When Damon sets up a communications link to earth, he is able to send email. If he can send email, he can receive music files, right? Apparently not. We can put a man on Mars, but we can’t send him The White Album.

Here’s another problem. NASA decides to send the crew transport ship back to Mars with stuff for Matt. He has to launch a rocket NASA left on Mars and rendezvous with the crew ship to get food. Being Matt Damon, he’s probably hoping for Evian and organic free-trade seaweed paleo yogurt.

Okay…if he can rendezvous with the ship and pick up food…WHY CAN’T HE GET ON THE SHIP AND LEAVE?

Final problem: Apollo 13. Hello? We’ve been here before. Unforeseen technical problems on a space mission, followed by frantic cooperation between astronauts and brilliant people on the ground, garnished with numerous astonishing McGyverisms that keep people alive. And Apollo 13 was a real mission, and the movie was better. So what’s the point of The Martian? It’s not even the first survival movie sited on Mars. Does anyone remember Robinson Crusoe on Mars? Maybe not. But it happened.

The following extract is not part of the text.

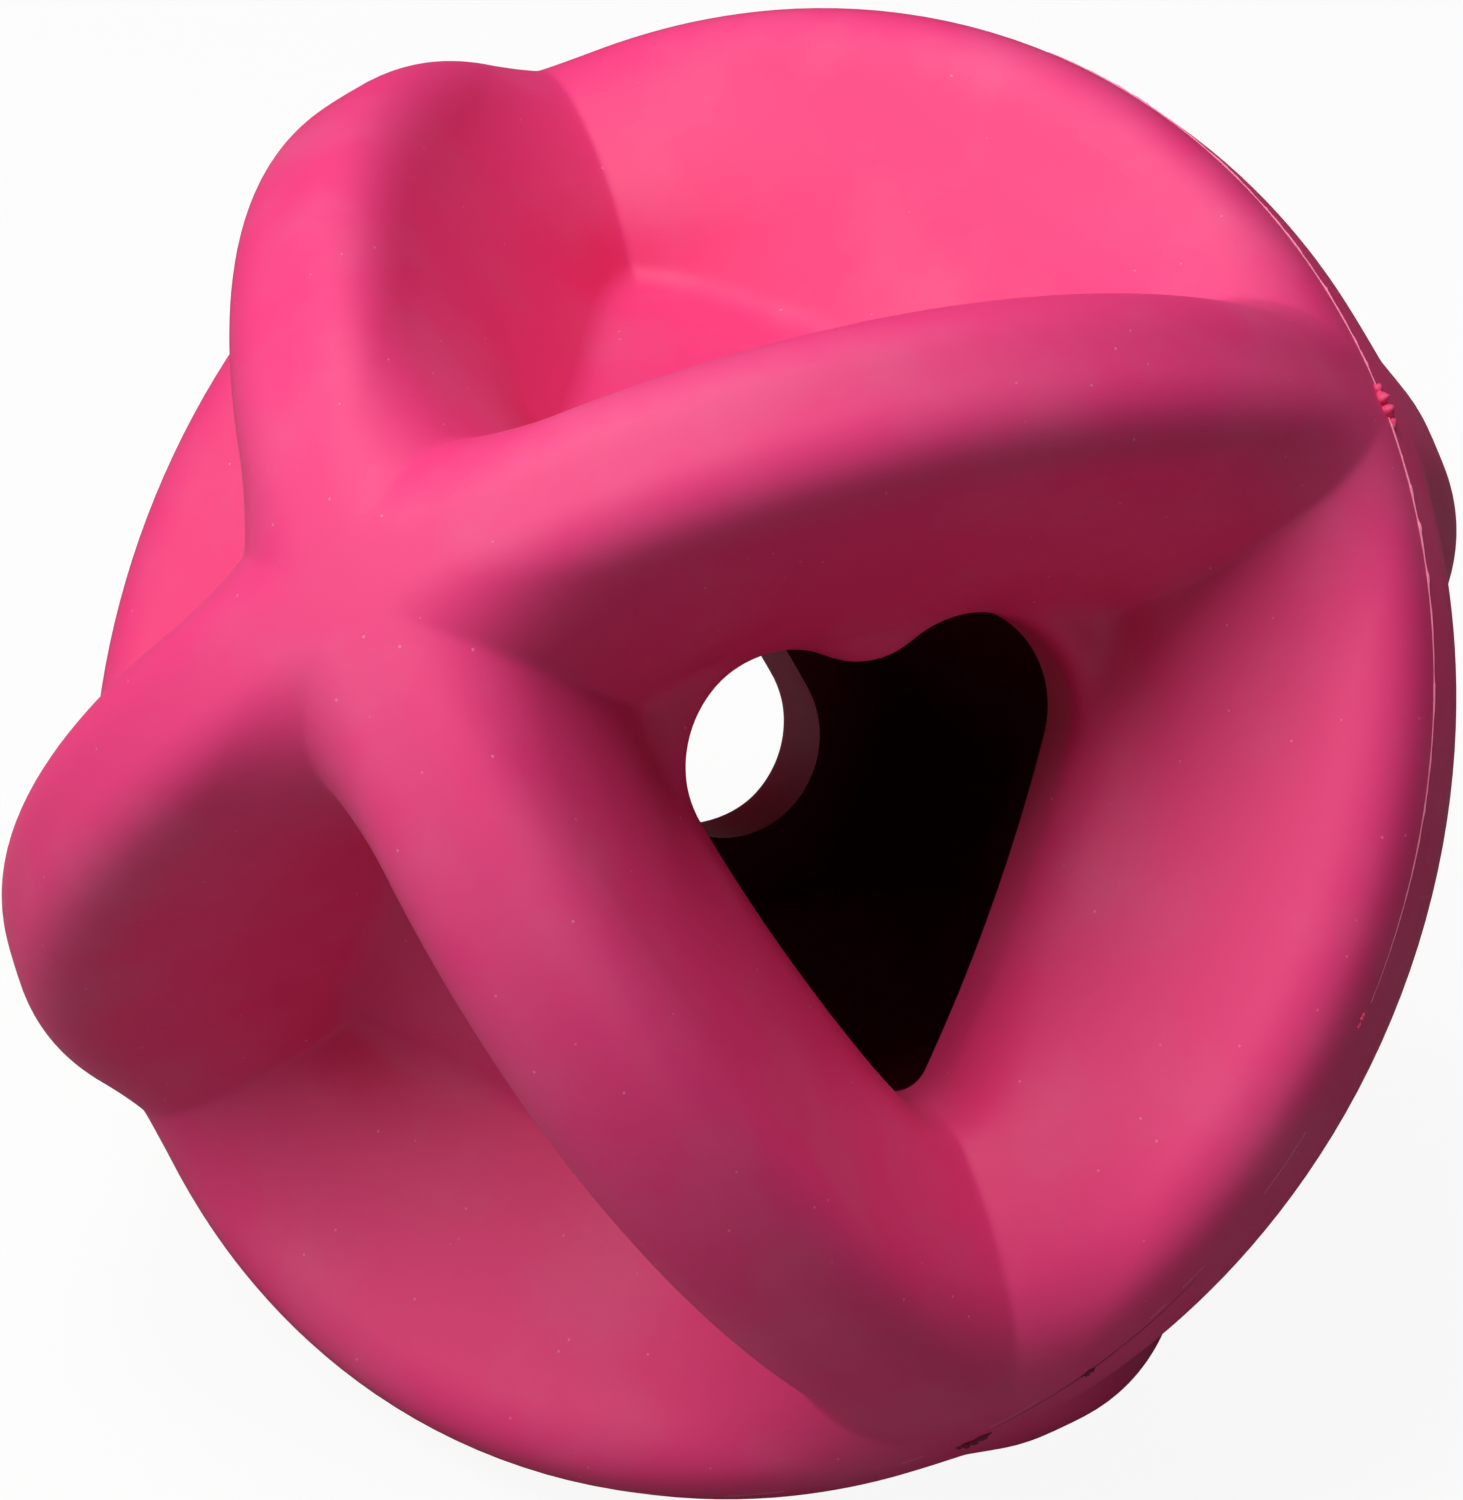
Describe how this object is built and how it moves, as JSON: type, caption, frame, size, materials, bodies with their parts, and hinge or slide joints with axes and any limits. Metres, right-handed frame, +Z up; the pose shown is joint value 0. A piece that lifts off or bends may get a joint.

I haven’t seen the end of the movie yet. I assume Matt will live, although the person who wrote this thing may have the unfortunate idea that it would be original to let him die. Unhappy endings are not new to cinema, so I feel like he might as well live. If the movie ends with him sitting on a rock, watching the sun set on Mars, feeling peaceful about becoming a piece of frozen jerky, I will probably have another rant to throw.

They say there are no original plots. Maybe that’s true, but we can do better than this. The movie is entertaining; it shows what NASA disasters would be like in the lolcats era. But it’s not The Third Man. More like The Thirdteenth Reheating of the Corpse of Apollo 13.

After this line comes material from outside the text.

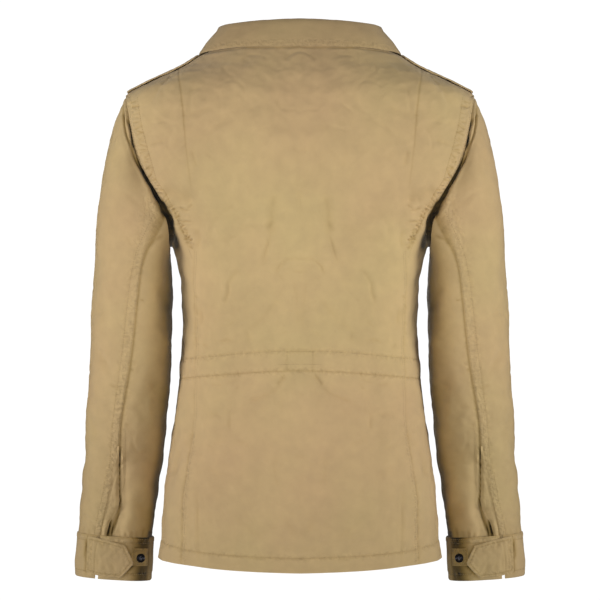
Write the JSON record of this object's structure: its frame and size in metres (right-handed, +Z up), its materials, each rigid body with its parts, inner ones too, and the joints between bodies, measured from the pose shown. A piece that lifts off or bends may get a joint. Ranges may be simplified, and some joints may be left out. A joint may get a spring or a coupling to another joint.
{
  "type": "field jacket",
  "caption": "Hip-length cotton field jacket in worn shape: shirt collar, fly front, shoulder straps, waist casing, set-in sleeves and cuffs with pointed tabs. Hollow, no wearer.",
  "frame": {"origin": "centre of the neck base, where a wearer's neck and shoulders carry the jacket", "axes": "+Z up, the wearer faces -Y, the wearer's left is +X"},
  "size_m": [0.6142, 0.2571, 0.7568],
  "materials": {
    "jacket_cloth": "matt cotton twill, sand to olive tan",
    "button_metal": "dark gunmetal, satin"
  },
  "bodies": {
    "root": {"back": "jacket_cloth", "back_side_left": "jacket_cloth", "back_side_right": "jacket_cloth", "front_left": "jacket_cloth", "front_right": "jacket_cloth", "placket": "jacket_cloth", "collar": "jacket_cloth", "sleeve_top_left": "jacket_cloth", "sleeve_top_right": "jacket_cloth", "sleeve_under_left": "jacket_cloth", "sleeve_under_right": "jacket_cloth", "cuff_left": "jacket_cloth", "cuff_right": "jacket_cloth", "cuff_tab_left": "jacket_cloth", "cuff_tab_right": "jacket_cloth", "cuff_patch_left": "jacket_cloth", "cuff_patch_right": "jacket_cloth", "epaulette_left": "jacket_cloth", "epaulette_right": "jacket_cloth", "waist_casing": "jacket_cloth", "waist_tack": "jacket_cloth", "cuff_button_left": "button_metal", "cuff_button_right": "button_metal", "front_button_1": "button_metal", "front_button_2": "button_metal", "front_button_3": "button_metal", "front_button_4": "button_metal", "front_button_5": "button_metal"}
  },
  "joints": []
}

I guess I’ll fire up the DVR and see if Matt Damon dies. I’m not optimistic. I own a lot of Chinese tools.


Well, now I’m even more upset. It looks like the plan was to bring Will Hunting back, not to drop off Chinese food. I totally misunderstood. But I still feel vindicated, because I remembered another plot hole.

To take off to get to the mother ship, Damon has to get to another rocket. His crew left on one rocket, and NASA had another one miles away, waiting for a new crew.

So…he’s sitting around for months, starving, scrounging for tools and food…and he knows he can get in his rover and go to the other rocket, where he can find useful goodies.

Why doesn’t he go? Why? Why?

I much prefer space entertainment that doesn’t even try to involve reality. Give me Captain Kirk with a flip phone and a phaser, engaging openly in intergalactic racism and genocide without a care in the world. Hipsters in space? You can have them.

10 Responses to “Apollo 13.2”

  1. Sharkman Says:

    Quite possibly the Greatest Movie Review Ever Written©

  2. Andy-in-Japan Says:

    Hear, hear!!!!

  3. Steve H. Says:

    Thanks. I would have settled for a B.

  4. JayNola Says:

    It will interrupt your self torture regimen of Greek classics but I recommend the book. It makes better sense. don’t bother finishing the movie. the Hollywood doubles downat the end for a ridiculous finale

  5. Steve H. Says:

    So that crazy ending isn’t in the book. It reminded me of the thing in the Dan Brown book where the Pope’s assistant jumps out of a helicopter and uses a body panel as a makeshift hang glider. Because that always works.

    I enjoyed the movie, but I started feeling insulted after a while.

  6. Sharkman Says:

    I like this suggestion: “I feel like he might as well live. If the movie ends with him sitting on a rock, watching the sun set on Mars, feeling peaceful about becoming a piece of frozen jerky . . .”

    Larry Niven wrote a splendid little short story in 1968 called “Wait It Out” in which an astronaut is stranded on Pluto by a reactor accident. Command module in orbit heads back to Earth, and colleague also trapped on the planet has already committed suicide by doffing his helmet.

    Protagonist does the same, but takes his suit off first, rather than helmet, and he’s frozen as well, but it isn’t complete, and he’s stuck in some type of stasis.

    So, here’s the rub: When the distant flickering point of light that is the Sun passes by each day, our hero’s corpsicle is heated just enough that a tiny bit of electrical activity is stimulated in the frozen brain, and there is slooooooooowwww thought and awareness.

    And there is apparently some type of sentient life on Pluto that visits the stranded astronaut every once in awhile, composed of a blob of Helium II-based protoplasm.

    Pretty cool story that very much captured my imagination as a 12-year- old in ’75.

  7. Steve H. Says:

    I don’t know too much about Pluto, even though I’m in the same state as Disney World. I do know that Beetlejuice hated Saturn.

  8. Sharkman Says:

    Oh, and prepare to be further offended. I read the book and just checked my recollection of the ending by going to The Martian’s wiki page, as well as several other book review sites.

    The movie’s ending does contain the entire bull**** deus ex machina ending.

    Sigh, Hollywood.

    At least they aren’t remaking Ghostbusters with an SJW message, right?

    [edited by mod to get around profanity filter]

  9. Sharkman Says:


    It is prophesied that one of the Seven Signs of the Apocalypse will be seen when Hollywood remakes Beetlejuice.

  10. JayNola Says:

    I think the best review I read of The Martian started out “Hasn’t this country invested enough money and manpower in saving Matt Damon already?”